In the UK, 40% of voters boycotted the July 4 elections while in the South African context 60% had stayed away from the May elections.
“As in the UK, these are not right-wing people. However, they feel that democratic politics is not working for them. In many instances in the past, they did not vote for the ANC or any other party. They continue to belong among ‘the neglected, the ignored, the impoverished, the reviled, the mutinous’.”
He warned this might be used by “negative forces to incite a similar riotous rampage” in the country.
“Given the sordid response to the Miss South Africa candidacy of Miss Chidimma Adetshina, it could easily happen that such negative forces in our country could use xenophobic Afrophobia to engage in the moronic inferno to which Jason Cowley referred.”

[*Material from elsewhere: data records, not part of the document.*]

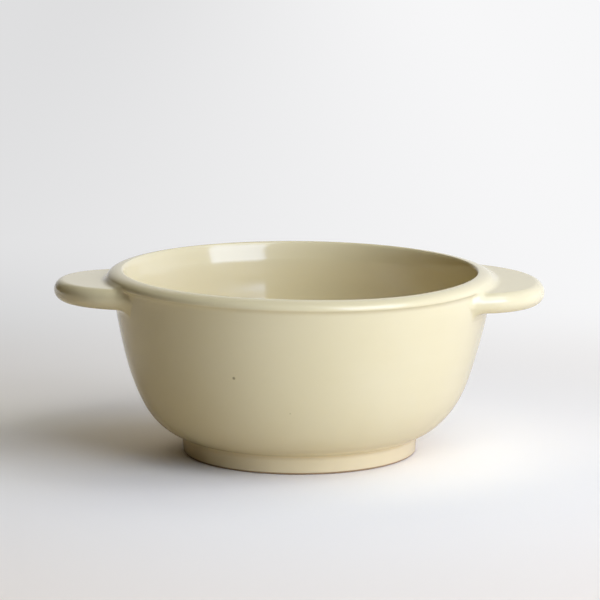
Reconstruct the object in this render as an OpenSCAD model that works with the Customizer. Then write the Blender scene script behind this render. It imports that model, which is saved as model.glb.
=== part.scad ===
// Lug soup bowl in glazed stoneware. A thrown bowl with a rolled lip stands on a
// turned foot ring, and two pressed lugs are luted on just under the lip.
// Lengths are millimetres and +Z is up. The origin is the middle of the foot's
// underside, and the lugs point along +X and -X.

/* [Bowl] */
// Height from the table to the top of the lip
bowl_height = 65; // [63:0.5:69]
// Thickness of the wall halfway up
wall_thickness = 5.5; // [4.8:0.1:6]
// Thickness where the wall curves into the floor
heel_thickness = 6.2; // [5.6:0.1:7]
// Thickness of the floor at its middle
floor_thickness = 6; // [5:0.1:7]
// How far the turned base bulges down inside the foot ring
base_bulge = 1; // [0.4:0.1:1.6]

/* [Lip] */
// Radius of the bowl over its lip
lip_radius = 67.85; // [66:0.05:70]
// Width of the rolled lip, from the mouth to its outside
lip_width = 7.3; // [6.8:0.1:7.8]
// Distance from the mouth's narrowest line out to the crown of the lip
crown_inset = 2.3; // [1.8:0.1:3]
// Drop from the crown of the lip to its widest line outside
lip_drop = 3.2; // [2.8:0.1:3.8]
// Drop from the crown of the lip to the mouth's narrowest line inside
mouth_drop = 5; // [4:0.1:6]
// Height of the rounding below both of those lines
lip_roll = 0.9; // [0.6:0.1:1.2]
// How far round below the lip's widest line the wall runs into it, in degrees
neck_angle = 38; // [30:1:45]
// How far round below the mouth's narrowest line the inner wall begins, in degrees
mouth_angle = 18; // [5:1:30]

/* [Foot ring] */
// Radius of the foot just above the table
foot_radius = 41.4; // [39:0.1:43]
// How far the foot spreads where it meets the wall
foot_spread = 0.4; // [0:0.1:1]
// Height of the foot
foot_height = 6.4; // [5.6:0.1:7.6]
// Width of the ring on the table
foot_width = 6; // [5:0.1:8]
// How far the inside of the ring narrows towards the base
foot_taper = 0.8; // [0:0.1:1.6]
// Radius of the ring's rounded edges
foot_round = 0.8; // [0.4:0.1:1.2]

/* [Lugs] */
// How far each lug stands out past the lip
lug_length = 18.75; // [15:0.05:24]
// Width of the lug where it leaves the bowl
lug_width = 61; // [54:0.5:66]
// How far inside the lip's outside the lug's widest line lies
lug_inset = 9.85; // [7:0.05:12]
// Thickness of the lug
lug_thickness = 7; // [6:0.1:7.6]
// Drop from the top of the lip to the middle of the lug's root
lug_drop = 7.1; // [6.6:0.1:9]
// Fullness of the lug's outline, where 2 is an ellipse
lug_fullness = 2.1; // [2:0.05:2.8]
// How far the outline flares round the bowl at each side of the root
lug_flare = 5; // [3:0.5:7]
// Reach of the soft blend over the root
top_blend = 2.6; // [1.6:0.1:4]
// Size of the soft blend under the root
under_blend = 2.2; // [1.4:0.1:3.4]
// How far round above the lip's widest line the lug is thumbed up, in degrees
seam_angle = 25; // [15:1:35]
// Thickness of the slip between the lug and the bowl
slip_film = 0.02; // [0.01:0.01:0.06]

/* [Set of the lugs by hand] */
// How far the left lug's tip turns up, in degrees
left_pitch = 1; // [-3:0.1:3]
// How far the left lug's far edge turns up, in degrees
left_roll = -1.7; // [-3:0.1:3]
// How far the right lug's tip turns up, in degrees
right_pitch = -2.3; // [-3:0.1:3]
// How far the right lug's far edge turns up, in degrees
right_roll = 1.3; // [-3:0.1:3]

/* [Hidden] */
glaze_cream = "#E6DEC2";
glaze_shade = "#D8CDA8";
round_steps = 96;
wall_steps = 22;
lip_steps = 16;
floor_steps = 8;
edge_steps = 6;
bent_steps = 18;
flare_steps = 5;
ray_steps = 13;
root_steps = 6;
search_steps = 16;
// The wall's curve leaves the foot low and rises late: outward and upward shares
// of its two free control points, between the foot and the neck
belly_shares = [[0.62, 0.092], [0.82, 0.412]];

foot_top_radius = foot_radius + foot_spread;
foot_inner_radius = foot_radius - foot_width;
foot_inner_top = foot_inner_radius - foot_taper;
mouth_radius = lip_radius - lip_width;
crown_radius = mouth_radius + crown_inset;
seat = [foot_top_radius, foot_height];
neck = lip_point(-neck_angle);
mouth = lip_point(180 + mouth_angle);
belly = [for (share = belly_shares) [
    seat[0] + share[0] * (neck[0] - seat[0]),
    seat[1] + share[1] * (neck[1] - seat[1])]];
wall_controls = [seat, belly[0], belly[1], neck];
floor_top = foot_height - base_bulge + floor_thickness;

// Point of a Bezier curve with any number of control points
function bezier(points, t) =
    len(points) == 1
    ? points[0]
    : bezier([for (i = [1:len(points) - 1]) points[i - 1] * (1 - t) + points[i] * t], t);

// Point of the lip's section, by the angle round its crown: 0 at the widest line
// outside, 90 on top and 180 at the narrowest line inside. Each quarter is an oval.
function lip_point(angle) =
    let (
        reach = cos(angle) > 0 ? lip_radius - crown_radius : crown_inset,
        drop = cos(angle) > 0 ? lip_drop : mouth_drop,
        rise = sin(angle) > 0 ? drop : lip_roll
    )
    [crown_radius + reach * cos(angle), bowl_height - drop + rise * sin(angle)];

// Direction of the outer wall, from the foot to the neck
function wall_direction(t) =
    let (step = bezier([for (i = [1:3]) wall_controls[i] - wall_controls[i - 1]], t))
    step / norm(step);

// Point of the inner wall, square to the outer wall and one thickness in
function inner_wall(t) =
    let (
        way = wall_direction(t),
        thickness = wall_thickness + (heel_thickness - wall_thickness) * pow(1 - t, 2)
    )
    bezier(wall_controls, t) + [-way[1], way[0]] * thickness;

// Outer line of the bowl's section, from the foot to the top of the lip
outer_line = concat(
    [for (i = [0:wall_steps - 1]) bezier(wall_controls, i / wall_steps)],
    [for (i = [0:lip_steps]) lip_point(-neck_angle + (90 + neck_angle) * i / lip_steps)]);
// Rest of the section: over the lip, down the inner wall and across the floor
heel = inner_wall(0);
heel_way = wall_direction(0);
floor_bend = [heel[0] - (heel[1] - floor_top) * heel_way[0] / heel_way[1], floor_top];
inner_line = concat(
    [for (i = [1:lip_steps]) lip_point(90 + (90 + mouth_angle) * i / lip_steps)],
    [for (i = [1:wall_steps]) inner_wall(1 - i / wall_steps)],
    [for (i = [1:floor_steps]) bezier([heel, floor_bend, [0, floor_top]], i / floor_steps)]);
// Underside of the base, from the middle to the foot ring's inner edge
base_line = [for (i = [0:floor_steps])
    [foot_inner_top * i / floor_steps, foot_height - base_bulge * (1 - pow(i / floor_steps, 2))]];

// Outside radius of the bowl at a height, and the radius a luted lug sits at
outer_table = [for (p = outer_line) [p[1], p[0]]];
function seat_radius(z) = lookup(z, outer_table) + slip_film;

lug_reach = lip_radius + lug_length;
lug_base = lip_radius - lug_inset;
lug_middle = bowl_height - lug_drop;
lug_half = lug_thickness / 2;
root_radius = seat_radius(lug_middle);
seam_height = lip_point(seam_angle)[1];
flare_start = sqrt(pow(root_radius - lug_flare, 2) - pow(lug_width / 2, 2));
nudge_share = 0.001;

// Height of the middle of a lug at a point seen from above, where set holds the
// lug's pitch and roll
function lug_level(point, set) =
    lug_middle + (point[0] - root_radius) * tan(set[0]) + point[1] * tan(set[1]);

// Outline of the lug from above: a full oval for places from -1 to 1, and
// straight sides back into the bowl out to -2 and 2
function lug_plan(place) =
    let (
        side = place < 0 ? -1 : 1,
        turn = 90 * min(abs(place), 1),
        back = max(abs(place) - 1, 0)
    )
    [lug_base + (lug_reach - lug_base) * pow(cos(turn), 2 / lug_fullness)
         - (lug_base - flare_start) * back,
     side * lug_width / 2 * pow(sin(turn), 2 / lug_fullness)];

// The same outline, flared at its ends until it runs out along the bowl's wall
function lug_outline(place, set) =
    let (
        point = lug_plan(place),
        reach = norm(point),
        wall = seat_radius(lug_level(point / reach * root_radius, set)),
        near = max(lug_flare - abs(reach - wall), 0)
    )
    point / reach * (max(reach, wall) + near * near / (4 * lug_flare));

// How squarely the outline faces outward from the bowl's axis, from 0 to 1
function outline_facing(place, set) =
    let (
        point = lug_outline(place, set),
        way = lug_outline(place + nudge_share, set) - lug_outline(place - nudge_share, set)
    )
    abs(point[0] * way[1] - point[1] * way[0]) / (norm(point) * norm(way));

// Share of the full thickness at a distance in from the outline: a half round
function edge_share(inset) =
    inset >= lug_half ? 1 : sqrt(1 - pow(1 - max(inset, 0) / lug_half, 2));

// Share of a blend's height at a share of its length: a hollow quarter round
function blend_share(x) = x >= 1 ? 0 : 1 - sqrt(1 - pow(1 - max(x, 0), 2));

// Height at which one side of the lug, swelled by its blend, meets the bowl. It
// halves the stretch between two heights until they agree.
function root_height(level, swell, reach, facing, near, far, left) =
    let (
        z = (near + far) / 2,
        inside = abs(z - level) < swell * edge_share((reach - seat_radius(z)) * facing)
    )
    left == 0
    ? z
    : root_height(level, swell, reach, facing, inside ? z : near, inside ? far : z, left - 1);

// One side of the lug along a ray, from its outline back to its root. The root
// lies at most swell from the lug's middle, where up is 1 above and -1 below.
function lug_side(place, set, up, swell, blend) =
    let (
        outline = lug_outline(place, set),
        reach = norm(outline),
        ray = outline / reach,
        facing = outline_facing(place, set),
        level = lug_level(ray * root_radius, set),
        root = root_height(level, swell, reach, facing, level, level + up * swell, search_steps),
        root_reach = seat_radius(root)
    )
    [for (i = [0:ray_steps])
        let (
            r = reach - (reach - root_reach) * pow(sin(90 * i / ray_steps), 2),
            half = lug_half + (swell - lug_half) * blend_share((r - root_reach) / blend),
            rise = half * edge_share((reach - r) * facing)
        )
        [ray[0] * r, ray[1] * r, i == ray_steps ? root : lug_level(ray * r, set) + up * rise]];

// Closed section of the lug on one ray: over the top, down the root and out below
function lug_ring(place, set) =
    let (
        outline = lug_outline(place, set),
        ray = outline / norm(outline),
        level = lug_level(ray * root_radius, set),
        above = lug_side(place, set, 1, seam_height - level, top_blend),
        below = lug_side(place, set, -1, lug_half + under_blend, under_blend),
        high = above[ray_steps][2],
        low = below[ray_steps][2]
    )
    concat(
        above,
        [for (i = [1:root_steps - 1])
            let (z = high + (low - high) * i / root_steps, r = seat_radius(z))
            [ray[0] * r, ray[1] * r, z]],
        [for (i = [ray_steps:-1:1]) below[i]]);

// Places of the lug's sections, closer together than the ends of its flare
places = concat(
    [for (i = [flare_steps - 1:-1:1]) -1 - i / flare_steps],
    [for (i = [-bent_steps:bent_steps]) i / bent_steps],
    [for (i = [1:flare_steps - 1]) 1 + i / flare_steps]);

// Point where the flare runs out into the wall
function flare_end(place, set) =
    let (outline = lug_outline(place, set), ray = outline / norm(outline))
    [outline[0], outline[1], lug_level(ray * root_radius, set)];

// Pressed lug, lofted through its sections and closed at the two ends of the flare
module lug(pitch, roll) {
    set = [pitch, roll];
    rings = [for (place = places) lug_ring(place, set)];
    count = len(rings[0]);
    last = len(rings) * count;
    points = concat(
        [for (ring = rings) each ring],
        [flare_end(-2, set), flare_end(2, set)]);
    sides = [for (k = [0:len(rings) - 2], i = [0:count - 1])
        let (a = k * count + i, b = k * count + (i + 1) % count)
        each [[a, b, b + count], [a, b + count, a + count]]];
    first_end = [for (i = [0:count - 1]) [last, (i + 1) % count, i]];
    far_end = [for (i = [0:count - 1])
        [last + 1, last - count + i, last - count + (i + 1) % count]];
    polyhedron(points, concat(sides, first_end, far_end), convexity = 4);
}

// Thrown bowl: floor, wall and rolled lip, turned from one profile
module bowl_body() {
    color(glaze_cream)
    rotate_extrude($fn = round_steps)
    polygon(concat(base_line, outer_line, inner_line));
}

// Point of the foot's rounded edge, where side is 1 outside and -1 inside
function foot_edge(side, turn) =
    let (face = side > 0 ? foot_radius : foot_inner_radius)
    [face - side * foot_round * (1 - sin(turn)), foot_round * (1 - cos(turn))];

// Turned foot ring, flat and bare of glaze where it stands
module foot_ring() {
    color(glaze_shade)
    rotate_extrude($fn = round_steps)
    polygon(concat(
        [for (i = [0:edge_steps]) foot_edge(1, 90 * i / edge_steps)],
        [seat, [foot_inner_top, foot_height]],
        [for (i = [edge_steps:-1:0]) foot_edge(-1, 90 * i / edge_steps)]));
}

module lug_left() {
    color(glaze_cream)
    mirror([1, 0, 0])
    lug(left_pitch, left_roll);
}

module lug_right() {
    color(glaze_cream)
    lug(right_pitch, right_roll);
}

bowl_body();
foot_ring();
lug_left();
lug_right();
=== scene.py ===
import math

import bpy
import numpy as np
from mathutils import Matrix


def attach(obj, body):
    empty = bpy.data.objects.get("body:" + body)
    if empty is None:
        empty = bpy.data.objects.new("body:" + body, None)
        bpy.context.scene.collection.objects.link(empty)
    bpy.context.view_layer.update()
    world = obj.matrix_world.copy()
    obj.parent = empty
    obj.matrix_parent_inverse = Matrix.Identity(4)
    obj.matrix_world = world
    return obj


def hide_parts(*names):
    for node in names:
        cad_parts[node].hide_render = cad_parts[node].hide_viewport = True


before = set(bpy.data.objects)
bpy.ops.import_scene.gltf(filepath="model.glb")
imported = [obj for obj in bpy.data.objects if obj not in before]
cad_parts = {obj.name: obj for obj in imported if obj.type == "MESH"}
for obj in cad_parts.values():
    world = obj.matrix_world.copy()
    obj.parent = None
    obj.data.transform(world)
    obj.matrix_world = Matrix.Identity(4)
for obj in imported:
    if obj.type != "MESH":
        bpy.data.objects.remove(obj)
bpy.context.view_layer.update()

# Bowl body: cream stoneware thrown on the wheel in one piece and dipped in clear glaze.
# It has a low round belly, a rolled lip and a dished floor, and it settled a little out
# of true while the clay was wet.

MM = 0.001
bowl_height = 65 * MM
wall_thickness = 5.5 * MM
heel_thickness = 6.2 * MM
floor_thickness = 6 * MM
base_bulge = 1 * MM
lip_radius = 67.85 * MM
crown_radius = 62.85 * MM
mouth_radius = 60.55 * MM
lip_drop = 2.7 * MM
mouth_drop = 6.4 * MM
lip_roll = 1.9 * MM
neck_radius = 66.79 * MM
neck_height = 61.25 * MM
foot_height = 6.4 * MM
foot_top_radius = 41.8 * MM
foot_inner_top = 34.6 * MM

# A pull moves a curve's control point, by shares of the curve's span or by a length. An
# ease is how far from a corner its rounding begins.
belly_pull = 0.62, 0.092
shoulder_pull = 0.82, 0.412
wall_top = 0.97
inner_top = 0.9
crease_angle = 42
crease_pull = 0.15 * MM, -0.7 * MM
crease_ease = 1.4 * MM
crown_pull = -1.05 * MM, 0
mouth_pull = 0.95 * MM, 3.9 * MM
mouth_ease = 1.8 * MM

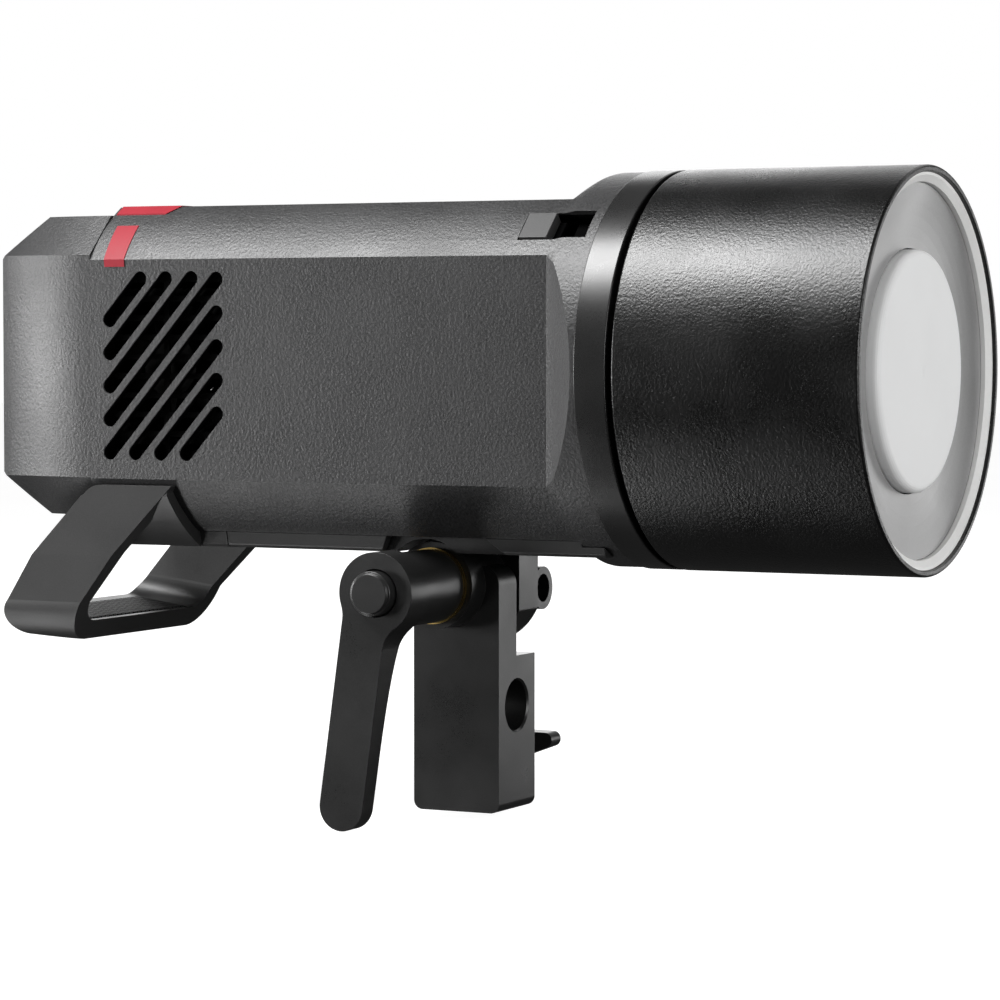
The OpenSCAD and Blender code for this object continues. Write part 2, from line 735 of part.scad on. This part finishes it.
module head_base() color("#1f2022") lamp() difference() {
  union() {
    rod_x(-62, -59, barrel_d / 2 - 2 - thin);
    pipe_x(-59 - thin, -9.2, barrel_d / 2 - 2 - thin, barrel_d / 2 - 4);
    rod_x(-99, -61, spigot_d / 2);
    pipe_x(-36, -24.5, 40, 34.5);
    for (i = [0:3]) rotate([i * 90 + 45, 0, 0]) box(-36, -33, 38, barrel_d / 2 - 3, -4, 4);
    pipe_x(-60, -33, 40, 36);
    for (i = [0:2])
      rotate([i * 120, 0, 0]) intersection() {
        pipe_x(-95, -91, 52.4, 48);
        box(-98, -90, 0, 60, -7, 7);
      }
  }
  rod_x(-97, -63, 46);
  rod_x(-63, -58, 31);
  for (i = [-1, 0, 1]) translate([0, i * 14, 0]) rod_x(-102, -95, 3);
}

// ---- stand bracket ----

module bracket_side2() {
  translate([-block_x / 2, 3]) square([block_x, notch_z - 3]);
  translate([-block_x / 2 + 3, 0]) square([block_x - 6, 10]);
  for (s = [-1, 1]) translate([s * (block_x / 2 - 3), 3]) circle(3);
}

module stand_bracket() color("#2b2c2e") difference() {
  union() {
    along_y(-block_y / 2, block_y / 2) bracket_side2();
    along_y(-block_y / 2, -gap) {
      translate([-block_x / 2, notch_z - over]) square([block_x, tilt_z - notch_z + over]);
      translate([nose_x + tilt_x, tilt_z]) circle(boss_r);
      translate([block_x / 2 - cheek_r, tilt_z]) circle(cheek_r);
      translate([nose_x + tilt_x, tilt_z - over])
        square([block_x / 2 - cheek_r - nose_x - tilt_x, cheek_r + over]);
    }
    translate([nose_x + tilt_x, 0, tilt_z]) rod_y(boss_y, -block_y / 2 + over, boss_r);
  }
  translate([nose_x + tilt_x, 0, tilt_z]) rod_y(boss_y - over, over, stud_r + fit);
  translate([0, 0, -over]) cylinder(h = socket_depth + over, d = socket_d);
  translate([0, 0, cross_z]) {
    rod_x(-block_x, block_x, socket_d / 2);
    for (s = [-1, 1]) scale([s, 1, 1]) translate([block_x / 2 - 0.6, 0, 0]) rotate([0, 90, 0])
      cylinder(h = 0.6 + thin, r1 = socket_d / 2, r2 = socket_d / 2 + 0.6 + thin);
  }
  translate([0, 0, screw_z]) rod_y(3, block_y, 4 + fit);
}

module friction_disc() color("#77797c") translate([nose_x + tilt_x, 0, tilt_z]) difference() {
  rod_y(-gap + fit, lug_y0 - 0.1, disc_r);
  rod_y(-2, 3, stud_r + fit);
}

module lever_place() translate([nose_x + tilt_x, 0, tilt_z]) children();

module brass_washer() color("#c2a04e") lever_place() difference() {
  rod_y(boss_y - washer_t, boss_y - 0.1, washer_r);
  rod_y(boss_y - 3, boss_y + over, stud_r + fit);
}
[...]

Should such a grouping arise, Mbeki warned that they would be encouraged because those “who take great pride in demanding ‘Mabahambe!’”, and others of their ilk, are now sitting in both parliament and government.
One proponent of this “they must go” statement is current sport, arts and culture minister Gayton McKenzie and his Patriotic Alliance party which boasts nine seats in parliament, he said.
The former president claimed that the country must also underline the “xenophobic Afrophobia” as an important part of the political agenda of the counter revolution.
Quoting Cowley, he highlighted this interpretation of the UK riots saying that the harrowing ethno-sectarian violence and racist attacks of recent weeks on mosques and hotels sheltering asylum seekers in provincial towns have revealed something dark and shocking: an England atomised, an England in pieces.